Learning outcomes

A well-designed course helps students to reach the learning outcomes. Since assessment measures if your students have reached these outcomes it is important that your outcomes are clearly formulated.

The learning outcomes of GSLS courses describe which knowledge, techniques and/or skills a student will possess after successful completion of the course. It is expected that each of the learning outcomes corresponds with one or more of the overarching GSLS learning outcomes students acquire during their Master’s programme.

Usually taking the form of a bullet-point list similar to “At the end of the course students:"

  • Learning outcome #1
  • Learning outcome #2

A learning outcome is a description of the behaviour a student is able to show after completing a course (or a lecture, a seminar, …).

Criteria for well-designed learning outcomes (Hoobroecks & Haak, 2002):

  • Design: Be specific, it should be clear what the student is able to show or know after successfully finishing the course.
  • Content: Define the topic you want your students to learn.
  • Behaviour: What should the student exactly do with the content? Usually it contains a verb that describes visible and measurable actions. Use words such as: name, explain, draw, describe, create, indicate, select, etcetera. This criterium is important to make your learning outcome measurable.
  • Conditions: Describe if any conditions are applicable. This is for instance the nature of the performance required as evidence that the learning outcome was achieved.

Example of learning outcomes for a course
At the end of the course students are able:

  • To select (behavior) a suitable analyze method for a biomedical problem (content) and explain (behavior) why this is the method of preference, based on the X-criteria (condition).
  • To formulate (behavior) a clear definition of a disease (content) and explain it to a real-life patient during a five-minute presentation (condition).
  • To name (behavior) the three most common types of dementia (content) and describe (behavior) how these types are recognizable in brain activity (content).

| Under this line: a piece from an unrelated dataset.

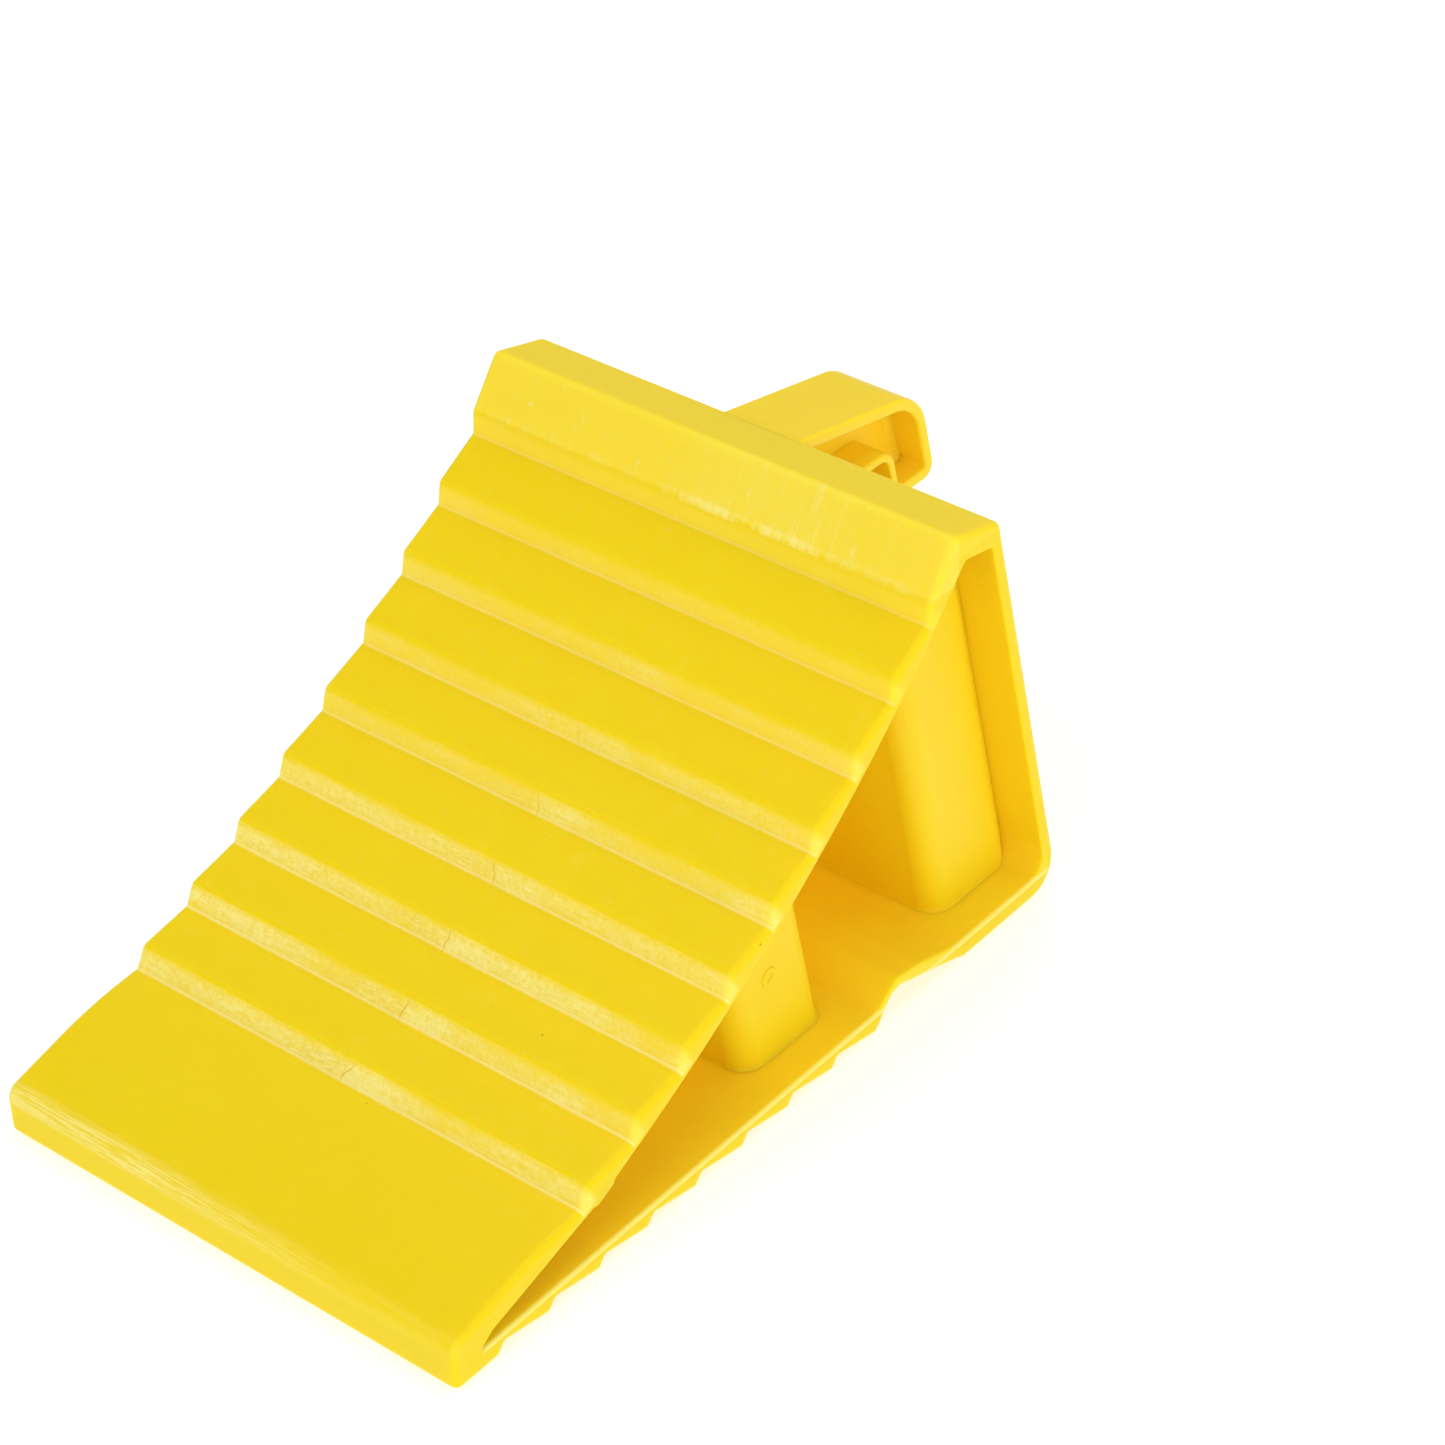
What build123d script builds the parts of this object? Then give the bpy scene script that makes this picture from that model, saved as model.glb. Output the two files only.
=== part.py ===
"""Wheel chock, one plastic moulding, written out as the members it is made of.

Millimetres. +Y runs from the toe to the handle, +X to the right, +Z up. The origin is under the
middle of the bounding box, on the ground. Outlines are drawn as (distance from the toe, height)
and moved to the origin when they are extruded.
"""
import os
from math import cos, hypot, radians, sin

from build123d import *

os.makedirs("parts", exist_ok=True)

# ---- driving sizes --------------------------------------------------------------------------
width = 120.0                # across the tread
length = 215.7               # toe to the back of the handle
body_foot = 194.5            # toe to where the back wall would meet the ground
height = 108.0

tyre_r = 325.0               # circle through the step noses: a 650 mm (26 inch) tyre
tyre_y, tyre_z = -88.0, 321.7
skin_r = 330.8               # underside of the tread, same centre
steps = 9
top_step_angle = 46.3        # degrees round from straight down
step_angle = 2.894
riser = 5.2                  # length of each step's face
riser_tilt = 38.0

lean = 0.2365                # back wall and handle, sideways per unit of height
wall = 3.7                   # back wall, measured level
floor = 5.2                  # top of the sole
tooth_pitch = 14.64
tooth_count = 8
tooth_depth = 2.3
first_tip = 12.3
toe_cell = 8.0               # where the hollow starts behind the toe
arch_start = first_tip + tooth_count * tooth_pitch
heel_start = 160.0

web = 3.0                    # plate at mid width
pillar_face = 51.0           # how far out the pillars' near faces stand
pillar_lean = 0.21
pillar_wall = 3.0

handle_width = 20.0
handle_low = 73.0
strap = 2.7
handle_web_t = 2.4
eye_flange = 2.0

side_round = 1.2             # along the body's outer side edges
strap_round = 0.8


# ---- helpers --------------------------------------------------------------------------------
def outline(corners):
    """Closed face from (y, z, rounding) corners."""
    points = [(y, z) for y, z, r in corners]
    radii = [r for y, z, r in corners]
    return make_face(FilletPolyline(*points, radius=radii, close=True))


def across(face, x0, x1):
    """Extrude a side outline from x0 to x1, in the shared frame."""
    plane = Plane(origin=(x0, -length / 2, 0), x_dir=(0, 1, 0), z_dir=(1, 0, 0))
    return extrude(plane * face, amount=x1 - x0)


def member(body, corners):
    """The stretch of a body inside a cutting outline."""
    cutter = across(make_face(Polyline(*corners, close=True)), -width, width)
    return body & cutter


def wall_y(z):
    """Outer face of the back wall at a height."""
    return body_foot - lean * z


# ---- side outlines --------------------------------------------------------------------------
def nose(i):
    """Outer corner of a step, counted down from the ridge."""
    a = radians(top_step_angle - i * step_angle)
    return tyre_y + tyre_r * sin(a), tyre_z - tyre_r * cos(a)


def root(i):
    """Inner corner below a step's face."""
    a = radians(top_step_angle - i * step_angle + riser_tilt)
    y, z = nose(i)
    return y - riser * cos(a), z - riser * sin(a)


def outer_corners():
    """Toe, steps, ridge, back wall, heel, arch and grip teeth, clockwise from the toe."""
    corners = [(0, 0, 2.0), (0, 10.9, 1.5), (24.0, 17.5, 3.0)]
    for i in reversed(range(steps)):
        corners.append((*root(i), 0.4))
        corners.append((*nose(i), 1.5))
    corners += [(155.1, height, 1.6), (wall_y(104.2), 104.2, 1.6), (body_foot, 0, 8.0)]
    corners += [(heel_start, 0, 0), (157.4, 1.1, 0), (137.6, 6.9, 2.0), (134.8, 6.4, 1.0)]
    corners.append((131.0, 1.6, 0))
    for i in reversed(range(tooth_count)):
        tip = first_tip + i * tooth_pitch
        corners.append((tip + tooth_pitch, 0, 0))
        corners.append((tip + 2.0, tooth_depth, 0.4))
    corners.append((first_tip, 0, 0))
    return corners


def cell_face():
    """The hollow inside the skin: one arc under the tread, straight sides elsewhere."""
    low = (40.0, tyre_z - (skin_r**2 - (40.0 - tyre_y) ** 2) ** 0.5)
    high = (144.0, tyre_z - (skin_r**2 - (144.0 - tyre_y) ** 2) ** 0.5)
    back_low = wall_y(floor) - wall
    back_high = wall_y(99.6) - wall
    sides = Polyline(
        high, (158.0, 101.4), (back_high, 99.6), (back_low, floor), (157.3, floor),
        (143.9, 9.0), (136.5, 10.0), (134.8, 8.8), (arch_start, floor),
        (toe_cell, floor), (toe_cell, 5.7), (11.0, 8.0), low,
    )
    arc = RadiusArc(low, high, -skin_r)
    face = make_face([sides, arc])
    corners = face.vertices()
    face = fillet(corners.sort_by_distance((158.0, 101.4))[0], 3.0)
    face = fillet(face.vertices().sort_by_distance((back_high, 99.6))[0], 1.5)
    return fillet(face.vertices().sort_by_distance((back_low, floor))[0], 4.0)


def pillar_corners(front, back, top, inset):
    """A leaning column's outline; front and back are where its faces meet the ground line."""
    low = floor - 2.0
    return [
        (front + inset - pillar_lean * low, low, 0),
        (front + inset - pillar_lean * top, top, 2.0),
        (back - inset - pillar_lean * top, top, 2.0),
        (back - inset - pillar_lean * low, low, 0),
    ]


def handle_face():
    """Solid outline of the tab handle; its left part lies inside the body."""
    foot_r = 3.5
    reach = length - foot_r + foot_r * hypot(1, lean)
    foot_z = handle_low + foot_r
    shoulder = 95.9
    return outline([
        (162.0, 105.8, 0),
        (reach - lean * (shoulder - foot_z), shoulder, 12.5),
        (reach + lean * foot_r, handle_low, foot_r),
        (168.0, handle_low, 0),
    ])


def eye_face(inset):
    """Hump round the rope hole, standing on the handle's lower strap."""
    top = 86.8 - inset
    return outline([
        (183.4 + inset, 70.0, 0),
        (183.4 + inset - lean * (top - 70.0), top, 5.0 - inset),
        (205.1 - inset - lean * (top - 70.0), top, 5.0 - inset),
        (205.1 - inset, 70.0, 0),
    ])


def outer_side_edges(body, rim, half):
    """Edges on both sides that follow the rim, all but those of the sole's underside."""
    chosen = []
    for edge in body.edges():
        middle = edge @ 0.5
        from_toe = middle.Y + length / 2
        on_side = abs(abs(middle.X) - half) < 0.001
        below = middle.Z < 8.5 and 1.5 < from_toe < 184.0
        on_rim = rim.distance_to(Vertex(from_toe, middle.Z, 0)) < 0.001
        if on_side and on_rim and not below:
            chosen.append(edge)
    return chosen


# ---- body skin ------------------------------------------------------------------------------
outer = outline(outer_corners())
cell = cell_face()
skin = across(outer - cell, -width / 2, width / 2)
skin = fillet(outer_side_edges(skin, outer.face().outer_wire(), width / 2), side_round)

top_y, top_z = nose(0)
cut_a = radians(top_step_angle)
above_cut = (top_y - 4 * sin(cut_a), top_z + 4 * cos(cut_a))
below_cut = (top_y + 9 * sin(cut_a), top_z - 9 * cos(cut_a))
wall_top, wall_low = 97.0, 12.0
split_z = floor + 0.1        # between sole and tread where they meet the toe

nodes = {}
nodes["toe_block"] = member(skin, [(-1, -1), (-1, 20), (toe_cell, 20), (toe_cell, -1)])
nodes["tread_ramp"] = member(
    skin, [(toe_cell, split_z), (toe_cell, 30), above_cut, below_cut, (100, split_z)]
)
nodes["ridge_cap"] = member(
    skin, [above_cut, (145, 115), (180, 115), (180, wall_top), (164, wall_top), below_cut]
)
nodes["back_wall"] = member(
    skin, [(160, wall_low), (160, wall_top), (200, wall_top), (200, wall_low)]
)
nodes["sole_plate"] = member(
    skin, [(toe_cell, -1), (toe_cell, split_z), (arch_start, split_z), (arch_start, -1)]
)
nodes["arch_span"] = member(
    skin, [(arch_start, -1), (arch_start, 12), (heel_start, 12), (heel_start, -1)]
)
nodes["heel_pad"] = member(
    skin, [(heel_start, -1), (heel_start, wall_low), (200, wall_low), (200, -1)]
)

# ---- inside the body ------------------------------------------------------------------------
# Front, back, back of the core and top. The tall pillar runs into the back wall.
pillars = {
    "short_pillar": (99.0, 125.0, 125.0, 90.0),
    "tall_pillar": (163.3, 191.5, 189.6, 86.5),
}
centre = cell
for name, (front, back, core_back, top) in pillars.items():
    shell = outline(pillar_corners(front, back, top, 0)) & cell
    pocket = outline(pillar_corners(front, core_back, top - pillar_wall, pillar_wall)) & cell
    column = across(shell, web / 2, pillar_face)
    near_edges = column.edges().group_by(Axis.X)[-1].filter_by(
        lambda e: abs(e.tangent_at(0.5).Z) > 0.9
    )
    column = fillet(near_edges, 4.0)
    nodes[name] = column - across(pocket, 0, pillar_face - pillar_wall)
    centre = centre - pocket
plates = across(centre, -web / 2, web / 2).solids().sort_by(Axis.Y)
nodes["front_web"] = plates[0]
nodes["rear_web"] = plates[-1]

stub = outline([(40.6, 15.6, 2.5), (40.6, 30.0, 0), (48.1, 30.0, 0), (48.1, 15.6, 2.5)]) & cell
nodes["gate_stub"] = across(stub, width / 2 - 13.0, width / 2 - 1.0)

# ---- handle ---------------------------------------------------------------------------------
handle = handle_face()
inside = offset(handle, -strap)
eye = eye_face(0) & inside
hole = eye_face(eye_flange) & inside
half = handle_width / 2
band = across(handle - inside, -half, half)
band = fillet(outer_side_edges(band, handle.face().outer_wire(), half), strap_round)
nodes["handle_strap"] = band - across(outer, -half, half)
nodes["handle_web"] = across(inside - outer - eye, -handle_web_t / 2, handle_web_t / 2)
nodes["rope_eye"] = across(eye - hole, -half, half)

for name, solid in nodes.items():
    export_step(solid, f"parts/{name}.step")
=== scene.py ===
"""Wheel chock moulded in one piece from translucent yellow plastic, on a pale floor."""

from math import ceil, cos, pi, radians, sin, sqrt, tan

import bmesh
import bpy
from mathutils import Matrix, Vector


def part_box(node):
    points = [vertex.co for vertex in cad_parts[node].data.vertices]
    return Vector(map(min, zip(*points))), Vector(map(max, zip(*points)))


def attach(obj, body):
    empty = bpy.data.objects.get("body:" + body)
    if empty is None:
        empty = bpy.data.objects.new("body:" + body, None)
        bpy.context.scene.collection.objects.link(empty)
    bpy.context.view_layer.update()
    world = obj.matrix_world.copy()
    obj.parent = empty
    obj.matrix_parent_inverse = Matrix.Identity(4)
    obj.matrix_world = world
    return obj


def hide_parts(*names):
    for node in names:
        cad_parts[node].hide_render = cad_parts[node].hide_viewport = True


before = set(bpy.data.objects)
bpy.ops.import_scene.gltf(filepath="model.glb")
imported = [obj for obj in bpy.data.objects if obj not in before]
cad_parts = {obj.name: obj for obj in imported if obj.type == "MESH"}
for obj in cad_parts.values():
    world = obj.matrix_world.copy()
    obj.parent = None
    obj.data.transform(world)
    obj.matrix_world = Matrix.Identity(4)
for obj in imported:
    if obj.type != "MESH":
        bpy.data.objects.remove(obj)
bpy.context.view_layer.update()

# Pieces are drawn in millimetres: x from the middle, y from the toe, z from the ground.
MM = 0.001
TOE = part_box("toe_block")[0].y
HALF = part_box("toe_block")[1].x * 1000
LENGTH = (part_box("handle_strap")[1].y - TOE) * 1000
TOUCH = 0.001

# The back wall leans forward by LEAN for each millimetre of height.
LEAN = 0.2365
HEEL = 194.5
WALL = 3.7
FLOOR = 5.2

# The noses of the steps and the inner face of the tread are round the tyre's centre.
TYRE = Vector((0, -88.0, 321.7))
TYRE_R = 325.0
SKIN_R = 330.8
STEPS = 9
TOP_STEP = 46.3
STEP_ANGLE = 2.894
STEP_SLOPE = 38
STEP_FACE = 5.2

# Saw teeth under the sole, from the toe.
TEETH = 8
FIRST_TIP = 12.3
TOOTH = 14.64


# ---- shapes ---------------------------------------------------------------------------------
def step_nose(i):
    a = radians(TOP_STEP - i * STEP_ANGLE)
    return TYRE.y + TYRE_R * sin(a), TYRE.z - TYRE_R * cos(a)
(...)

The School aims to deliver outstanding independent researchers in the field of Life Sciences. These researchers will be familiar with the latest developments in their field and be able to develop this scientific field further on the basis of scientific and socially relevant questions and challenges. Every Master’s graduate should, in principle, be able to qualify for a PhD position and preferably also have ambitions to pursue a career in scientific research.

To achieve this goal, the School supplies advanced research-intensive education in which education and research go hand in hand. An important underlying principle here is to ensure that students benefit optimally from the presence of top research and top researchers.

These objectives have been stated in terms of the learning outcomes below, which correspond to the widely used Dublin descriptors for Master’s programmes. The descriptors have been stated in terms specific to the entire field of Life Sciences. The individual Master’s programmes at the GSLS elaborate these School-wide learning objectives further at the programme level.

Knowledge and insights.
Graduates of the GSLS:

  • will be able, with the knowledge of at least one of the specialised subjects of Life Sciences, to make a substantial contribution to the development and/or application of scientific concepts and methods, often in a research context;
  • will be able to overview the important, recent developments within the Life Sciences and to point out the implications of these developments on the Life Sciences field and society;
  • will be able to adequately use and interpret specialist literature in at least one of the subjects of Life Sciences.

Apply knowledge and insights 

Graduates of the GSLS:

  • will be able to translate a Life Sciences problem into a relevant research question or approach, suitable for research development, product development, education or society;
  • will be able to design a suitable research plan to test the formulated research questions, according to methodological and scientific standards;
  • will be able to independently perform research, with the required accuracy. Graduates are able to handle, analyse, interpret and evaluate the empirically derived data in a correct manner.


Graduates of the GSLS: 

  • will be able to discuss the outcomes of empirical research and to link them with scientific theories;
  • will be able to indicate the importance of research activities for solving a biomedical question or problem, if applicable from a social perspective;
  • will be able to critically reflect on their own research work in Life Sciences, from a social perspective.


Graduates of the GSLS:

  • will be able to comprehensibly report research results verbally and in writing, to specialised and non-specialised audiences in an international context;
  • will function effectively in a multidisciplinary research team.

Learning skills 

Graduates of the GSLS:

  • will have the skills to reflect on their own development and study career, and, if necessary, to motivate themselves and make any necessary adjustments;
  • will have the skills to function independently and result-oriented in a competitive labour market;
  • will have the qualification to be eligible for a PhD position or a position in another sector of the labour market.